5 Things Massachusetts Should Do Immediately

Massachusetts has a big budget gap but tax hikes and service cuts shouldn't be the only approach. We must also change practices to help close...
October 20, 2009
 

Massachusetts has a big budget gap but tax hikes and service cuts shouldn't be the only approach. We must also change practices to help close that gap. Here are five things Massachusetts should do right now to become more efficient and more effective.

1. Cut Supplier Costs by Repealing the "Pacheco Law"

The most effective way for Massachusetts' state government to cut its supplier costs is to repeal the Pacheco Law (named for its chief legislative sponsor) which places severe restrictions on the delivery of state services through outsourcing, lease arrangement, and outright privatization. Repealing the Pacheco Law would allow state entities to access a full range of procurement options available to similar public entities across the country and around the globe.

For transportation and infrastructure procurement, the state would have options to employ Design-Build-Finance-Operate-Maintain and Design-Build-Operate-Maintain agreements, which have reduced life-cycle costs by up to 40% while reducing delivery time by 25%.

2. Lower Structural Costs through Group Purchasing

On the municipal level, participation in the health insurance purchasing entity (the "GIC") for state employees and mandatory enrollment of municipal retirees in Medicare should be enacted. In Springfield, MA, these two steps resulted in savings of over $10 million per year. Viewed statewide, from 2001 to 2007, GIC's health expenditures grew at 7.5% per year on average versus 13.2% for municipalities. If municipal health expenditures had grown at GIC's rate, the resulting savings would have been roughly $500 million in 2007.

3. Shed Unneeded Assets

State government is the largest landowner of record in the Commonwealth, yet it has difficulty managing and maintaining a number of its assets. Finding taxpaying use for unneeded assets would bring multiple benefits - for municipalities the transfer of tax-exempt property to productive use, for the state a one-time inflow of revenue, and relief from maintenance expense. From 2003 to 2005, the state received approximately $30 million annually from the sale of assets. Yet, the Legislature has allowed these powers to lapse and has failed to pass viable alternatives.

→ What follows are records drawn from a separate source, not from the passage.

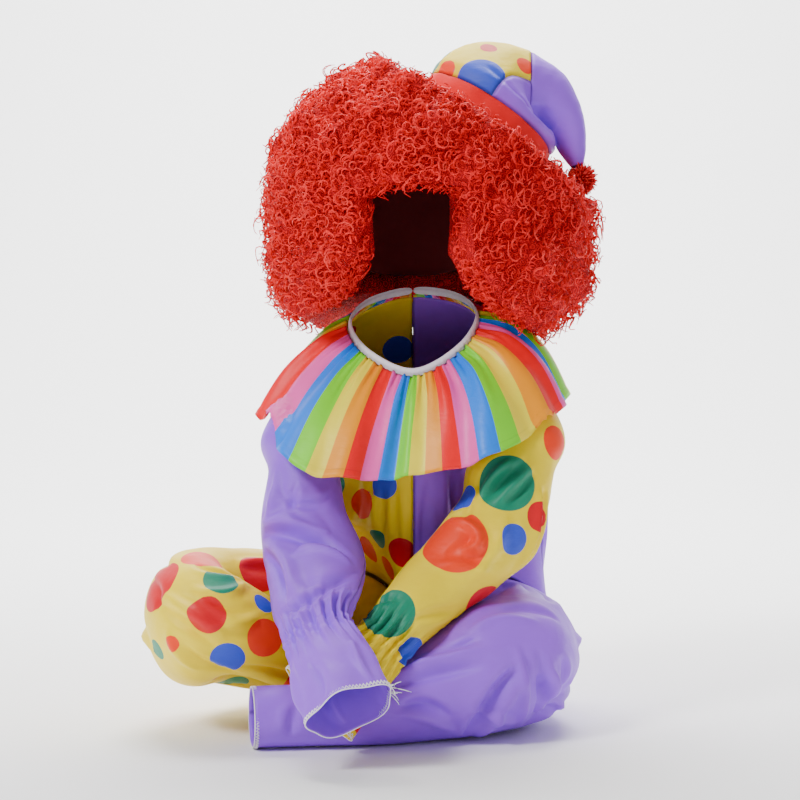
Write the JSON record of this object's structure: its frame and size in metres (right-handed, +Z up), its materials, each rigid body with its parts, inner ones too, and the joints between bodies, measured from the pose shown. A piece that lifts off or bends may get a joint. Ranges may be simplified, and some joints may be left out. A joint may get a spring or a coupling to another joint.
{
  "type": "clown costume",
  "caption": "child's clown costume worn sitting cross-legged: dotted yellow and purple jumpsuit, striped ruffle collar, curly red wig, soft pointed hat",
  "frame": {"origin": "centre of the neck opening, where the wearer's neck holds the costume up; the floor it sits on is 0.352 m below", "axes": "+Z up, -Y the wearer's front, +X the wearer's left"},
  "size_m": [0.4143, 0.4606, 0.6182],
  "materials": {
    "purple_cloth": "satin",
    "yellow_dotted_cloth": "satin",
    "striped_satin": "satin",
    "white_binding": "matte",
    "red_cloth": "matte",
    "red_curls": "satin",
    "wig_cap_net": "matte"
  },
  "bodies": {
    "root": {"front_left_panel": "purple_cloth", "front_right_panel": "yellow_dotted_cloth", "back_left_panel": "purple_cloth", "back_right_panel": "yellow_dotted_cloth", "left_leg": "purple_cloth", "right_leg": "yellow_dotted_cloth", "left_sleeve": "yellow_dotted_cloth", "right_sleeve": "purple_cloth", "collar_ruffle": "striped_satin", "neck_binding": "white_binding", "back_placket": "purple_cloth", "wig_cap": "wig_cap_net", "wig_curls": "red_curls", "hat_band": "red_cloth", "hat_gore_yellow": "yellow_dotted_cloth", "hat_gore_purple": "purple_cloth", "hat_tip_purple": "purple_cloth", "hat_pompom": "red_cloth"}
  },
  "joints": []
}
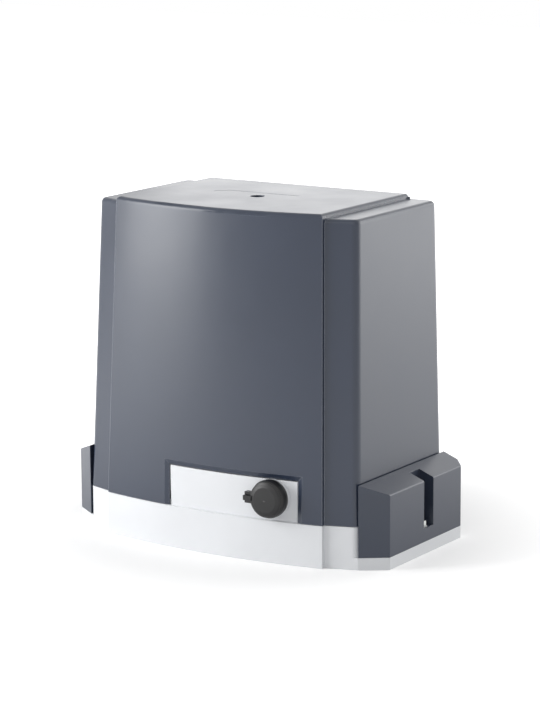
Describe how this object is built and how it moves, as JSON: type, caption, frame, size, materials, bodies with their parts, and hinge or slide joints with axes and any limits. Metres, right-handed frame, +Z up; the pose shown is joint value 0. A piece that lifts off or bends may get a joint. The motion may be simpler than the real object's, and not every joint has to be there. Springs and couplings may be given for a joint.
{
  "type": "sliding gate motor",
  "caption": "Floor-standing sliding gate motor: bowed plastic cover on a cast base, worm drive to a rear rack pinion, keyed manual release and capped anchor feet.",
  "frame": {"origin": "centre of the four anchor slots, on the underside of the base", "axes": "+X along the gate, to the right seen from the release side; +Y towards the gate and its rack; +Z up"},
  "size_m": [0.4, 0.2613, 0.3716],
  "materials": {
    "board_screws": "zinc plated steel",
    "board_tray": "black plastic",
    "cable_grommet": "rubber",
    "cap_hinge_pin": "zinc plated steel",
    "cap_nuts": "zinc plated steel",
    "cap_studs": "zinc plated steel",
    "capacitor_clamp": "zinc plated strip",
    "case_gasket": "cork and rubber",
    "clutch_pin": "ground steel",
    "clutch_sleeve": "hardened steel",
    "clutch_spring": "spring steel",
    "control_board": "glass-fibre board with green mask",
    "controller_chip": "moulded package",
    "cooling_fan": "black plastic",
    "cover": "satin moulded plastic, blue grey",
    "cover_bracket": "bent zinc plated strip",
    "cover_nut": "zinc plated steel",
    "cover_screw": "zinc plated steel",
    "foot_cap_left": "satin moulded plastic, blue grey",
    "foot_cap_right": "satin moulded plastic, blue grey",
    "fuse_holder": "black plastic",
    "gearcase_base": "silver-white painted die casting",
    "gearcase_lid": "machined die casting",
    "lid_screws": "zinc plated steel",
    "limit_arm": "black plastic hub with steel spring finger",
    "limit_switch": "black plastic",
    "motor_bearing": "ball bearing rings and shields",
    "motor_shield_lower": "die casting",
    "motor_shield_upper": "die casting",
    "oil_seal": "nitrile rubber lip seal",
    "output_shaft": "ground steel",
    "pinion": "cut steel",
    "pinion_bolt": "zinc plated steel",
    "pinion_key": "ground steel",
    "pinion_washer": "zinc plated steel",
    "plug_headers": "natural nylon",
    "radio_module": "small board on edge",
    "relays": "blue plastic cases",
    "release_cap": "black plastic",
    "release_housing": "black plastic",
    "release_lock": "nickel plated",
    "release_rod": "ground steel",
    "rotor_core": "steel laminations with cast cage",
    "run_capacitor": "plastic can",
    "shaft_bearing_front": "ball bearing rings and shields",
    "shaft_bearing_rear": "ball bearing rings and shields",
    "stator_core": "varnished steel laminations",
    "stator_windings": "varnished copper wire",
    "terminal_blocks": "green plastic",
    "tie_bolts": "zinc plated steel",
    "transformer_bobbin": "taped windings",
    "transformer_core": "varnished laminations",
    "worm_bearing_lower": "ball bearing rings and shields",
    "worm_bearing_upper": "ball bearing rings and shields",
    "worm_shaft": "ground steel with cut worm",
    "worm_wheel": "cut bronze"
  },
  "bodies": {
    "drive_unit": {"board_screws": "board_screws", "board_tray": "board_tray", "cable_grommet": "cable_grommet", "cap_hinge_pin": "cap_hinge_pin", "cap_nuts": "cap_nuts", "cap_studs": "cap_studs", "capacitor_clamp": "capacitor_clamp", "case_gasket": "case_gasket", "control_board": "control_board", "controller_chip": "controller_chip", "cover_bracket": "cover_bracket", "cover_nut": "cover_nut", "fuse_holder": "fuse_holder", "gearcase_base": "gearcase_base", "gearcase_lid": "gearcase_lid", "lid_screws": "lid_screws", "limit_switch": "limit_switch", "motor_bearing": "motor_bearing", "motor_shield_lower": "motor_shield_lower", "motor_shield_upper": "motor_shield_upper", "oil_seal": "oil_seal", "plug_headers": "plug_headers", "radio_module": "radio_module", "relays": "relays", "release_housing": "release_housing", "run_capacitor": "run_capacitor", "shaft_bearing_front": "shaft_bearing_front", "shaft_bearing_rear": "shaft_bearing_rear", "stator_core": "stator_core", "stator_windings": "stator_windings", "terminal_blocks": "terminal_blocks", "tie_bolts": "tie_bolts", "transformer_bobbin": "transformer_bobbin", "transformer_core": "transformer_core", "worm_bearing_lower": "worm_bearing_lower", "worm_bearing_upper": "worm_bearing_upper"},
    "cover": {"cover": "cover", "cover_screw": "cover_screw"},
    "foot_cap_left": {"foot_cap_left": "foot_cap_left"},
    "foot_cap_right": {"foot_cap_right": "foot_cap_right"},
    "rotor": {"worm_shaft": "worm_shaft", "rotor_core": "rotor_core", "cooling_fan": "cooling_fan"},
    "output": {"output_shaft": "output_shaft", "worm_wheel": "worm_wheel", "pinion": "pinion", "pinion_key": "pinion_key", "pinion_washer": "pinion_washer", "pinion_bolt": "pinion_bolt", "clutch_spring": "clutch_spring"},
    "clutch": {"clutch_sleeve": "clutch_sleeve", "clutch_pin": "clutch_pin"},
    "release_rod": {"release_rod": "release_rod"},
    "release_lock": {"release_lock": "release_lock"},
    "release_cap": {"release_cap": "release_cap"},
    "limit_arm": {"limit_arm": "limit_arm"}
  },
  "joints": [
    {"name": "cover_lift", "type": "slide", "parent": "drive_unit", "child": "cover", "axis": [0, 0, 1], "range_m": [0, 0.38]},
    {"name": "left_cap_lift", "type": "slide", "parent": "drive_unit", "child": "foot_cap_left", "axis": [0, 0, 1], "range_m": [0, 0.12]},
    {"name": "right_cap_lift", "type": "slide", "parent": "drive_unit", "child": "foot_cap_right", "axis": [0, 0, 1], "range_m": [0, 0.12]},
    {"name": "rotor_spin", "type": "hinge", "parent": "drive_unit", "child": "rotor", "pos_m": [0.024, -0.01, 0.2], "axis": [0, 0, 1], "continuous": true},
    {"name": "output_spin", "type": "hinge", "parent": "drive_unit", "child": "output", "pos_m": [0.081, 0, 0.071], "axis": [0, 1, 0], "continuous": true},
    {"name": "clutch_slide", "type": "slide", "parent": "output", "child": "clutch", "axis": [0, 1, 0], "range_m": [0, 0.006], "deforming": ["clutch_spring"]},
    {"name": "rod_push", "type": "slide", "parent": "drive_unit", "child": "release_rod", "axis": [0, 1, 0], "range_m": [0, 0.006]},
    {"name": "lock_turn", "type": "hinge", "parent": "drive_unit", "child": "release_lock", "pos_m": [0.081, -0.13, 0.071], "axis": [0, 1, 0], "range_deg": [0, 90]},
    {"name": "cap_hinge", "type": "hinge", "parent": "drive_unit", "child": "release_cap", "pos_m": [0.0571, -0.1324, 0.071], "axis": [0, 0, -1], "range_deg": [0, 110]},
    {"name": "limit_swing", "type": "hinge", "parent": "drive_unit", "child": "limit_arm", "pos_m": [0.081, 0.066, 0.16], "axis": [0, 0, 1], "range_deg": [-35, 35], "stiffness_Nm_per_rad": 0.15}
  ],
  "couplings": [
    {"joint": "output_spin", "follows": "rotor_spin", "ratio": -0.033333},
    {"joint": "lock_turn", "follows": "rod_push", "rad_per_m": 261.79},
    {"joint": "clutch_slide", "follows": "rod_push", "ratio": 1}
  ]
}
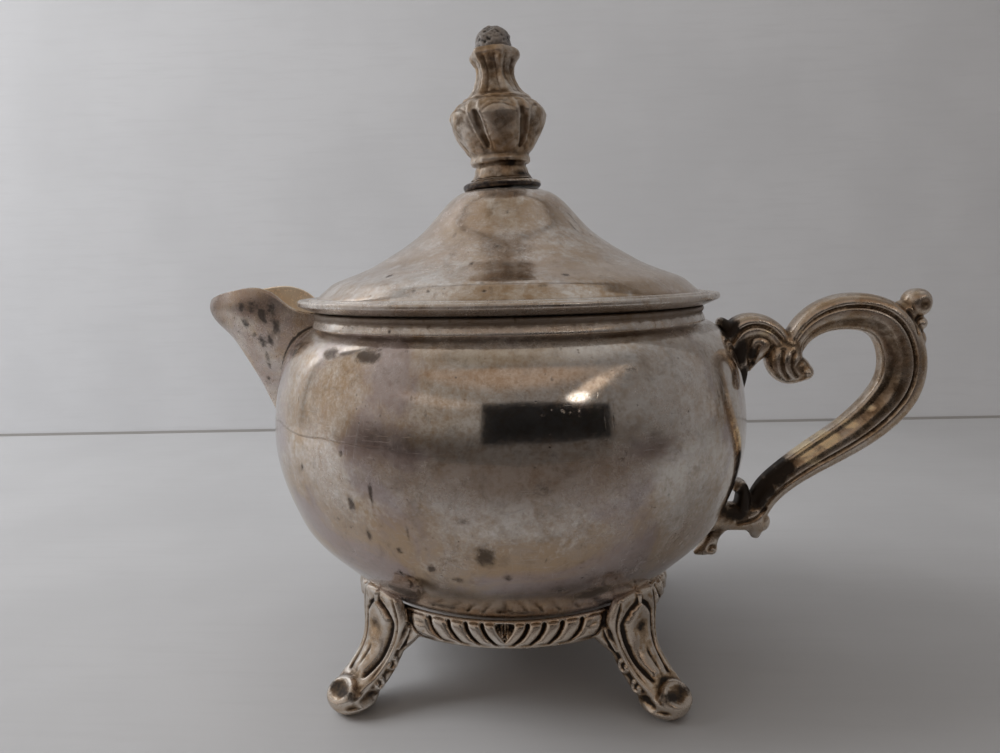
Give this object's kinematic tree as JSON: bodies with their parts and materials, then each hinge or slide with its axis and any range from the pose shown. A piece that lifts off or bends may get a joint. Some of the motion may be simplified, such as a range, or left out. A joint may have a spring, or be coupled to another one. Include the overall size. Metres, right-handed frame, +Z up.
{
  "type": "covered silver sugar and cream pot",
  "caption": "Round silver-plated pot on four scroll feet, with a pouring lip, a scroll handle and a lift-off domed lid that has an urn finial.",
  "frame": {"origin": "middle of the footprint's bounding box, on the surface that the foot pads stand on; the bowl's own axis stands 12.3 mm from it towards -X", "axes": "+X towards the handle, -X towards the spout, +Y across, +Z up"},
  "size_m": [0.1706, 0.1092, 0.1467],
  "materials": {
    "silver_plate": "worn silver plate, polished once, now warm and hazy with tarnish spots and fine scratches",
    "cast_silver": "silver-plated casting, bright on its ridges and dark with oxide in its hollows",
    "dark_tip": "rough, dark and pitted",
    "brass_fittings": "plain machined brass, dulled"
  },
  "bodies": {
    "pot": {"bowl_body": "silver_plate", "bowl_rim_wire": "silver_plate", "spout": "silver_plate", "handle": "cast_silver", "foot_front_left": "cast_silver", "foot_front_right": "cast_silver", "foot_back_left": "cast_silver", "foot_back_right": "cast_silver"},
    "lid": {"lid_dome": "silver_plate", "lid_edge": "silver_plate", "lid_bezel": "silver_plate", "finial_base_plate": "cast_silver", "finial_urn": "cast_silver", "finial_tip": "dark_tip", "finial_stud": "brass_fittings", "finial_washer": "brass_fittings", "finial_nut": "brass_fittings"}
  },
  "joints": [
    {"name": "lid_lift", "type": "slide", "parent": "pot", "child": "lid", "axis": [0, 0, 1], "range_m": [0, 0.06]}
  ]
}
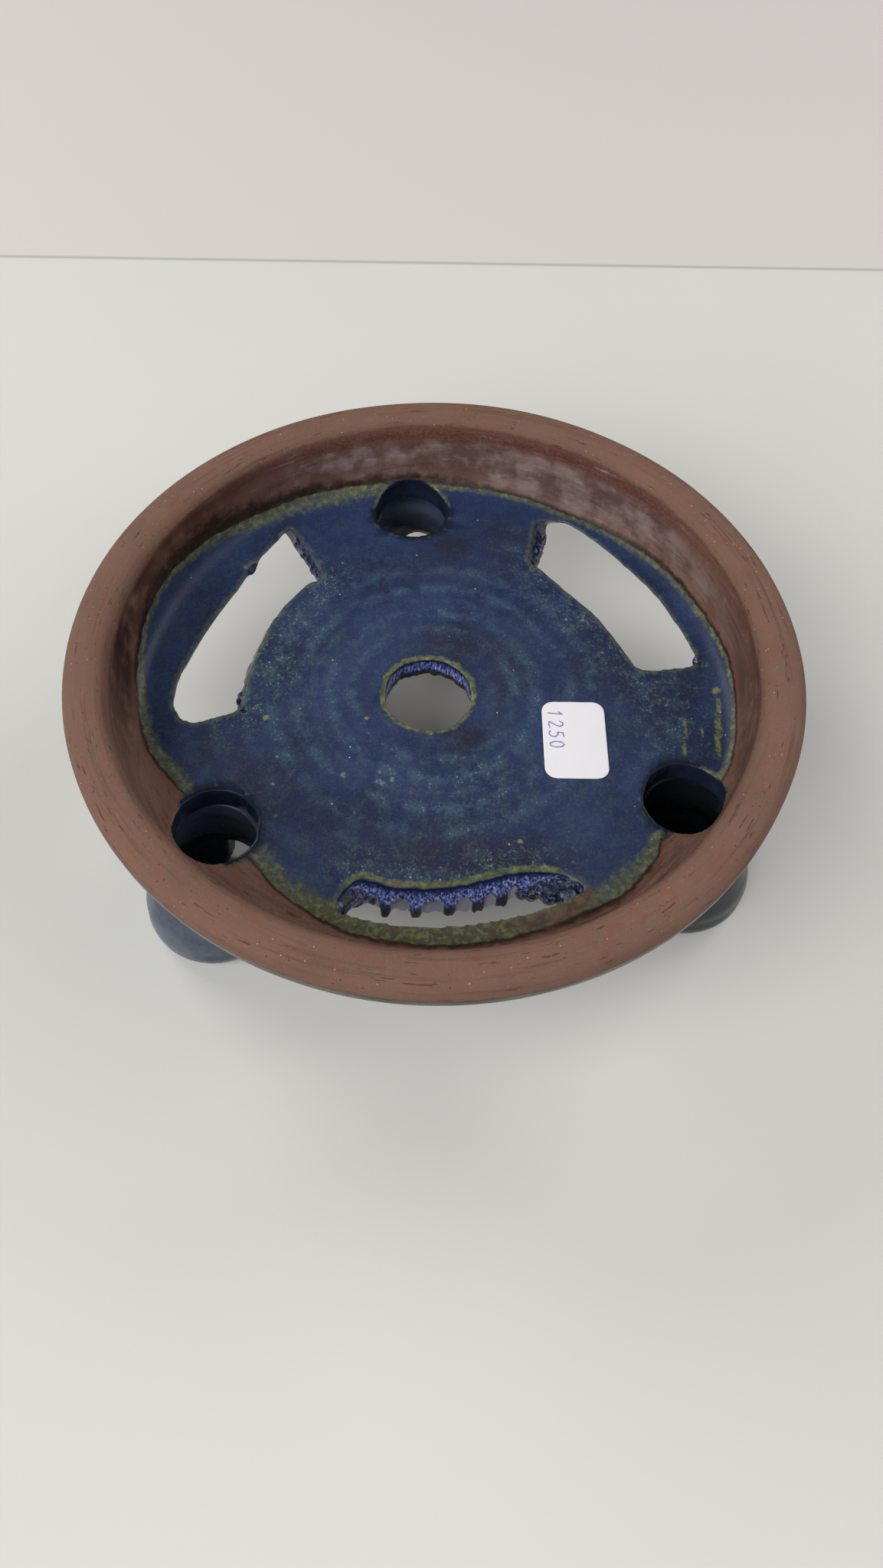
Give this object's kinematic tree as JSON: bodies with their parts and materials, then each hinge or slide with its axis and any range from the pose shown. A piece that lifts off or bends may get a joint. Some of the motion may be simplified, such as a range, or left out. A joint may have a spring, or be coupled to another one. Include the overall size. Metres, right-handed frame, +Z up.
{
  "type": "footed orchid pot",
  "caption": "Low round stoneware pot with a broad lip, slots and holes through its floor for drainage and air, and hollow bulb feet.",
  "frame": {"origin": "middle of the pot on the surface that its feet stand on", "axes": "+Z up out of the dish; -Y towards the viewer of the picture; one foot at the back, one front left and one front right"},
  "size_m": [0.16, 0.16, 0.0535],
  "materials": {
    "blue_glaze": "gloss",
    "dark_glaze": "gloss",
    "sticker_paper": "matte"
  },
  "bodies": {
    "root": {"bowl": "blue_glaze", "foot_back": "dark_glaze", "foot_left": "dark_glaze", "foot_right": "dark_glaze", "price_sticker": "sticker_paper"}
  },
  "joints": []
}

4. Leverage Low Cost Policies

During the fiscal crisis, attempts to manage state government more efficiently will require expanding programs that have proven both effective and cost-effective, rather than launching new ones. Lifting the cap on charter schools and aligning district curricula with state curriculum frameworks are two proposals that would provide tremendous benefits to Massachusetts' students, particularly students in chronically underperforming districts, without adding significant costs.

5. Reengineer Systems To Avoid A Recurrence of the Current Crisis

Despite the need to focus on the immediate crisis, the Commonwealth should also take the opportunity to put processes in place to avoid a recurrence of these problems in the future. Those processes should include capping spending increases, absolutely and durably segregating capital gains funds, and limiting the use of 'rainy day' funds to actual fiscal emergencies.

Conclusion

Given the ongoing fiscal crunch facing state and local governments, innovative practices must be part of the solution. These five things would be a good first step toward a state government that makes the most of its limited tax dollars.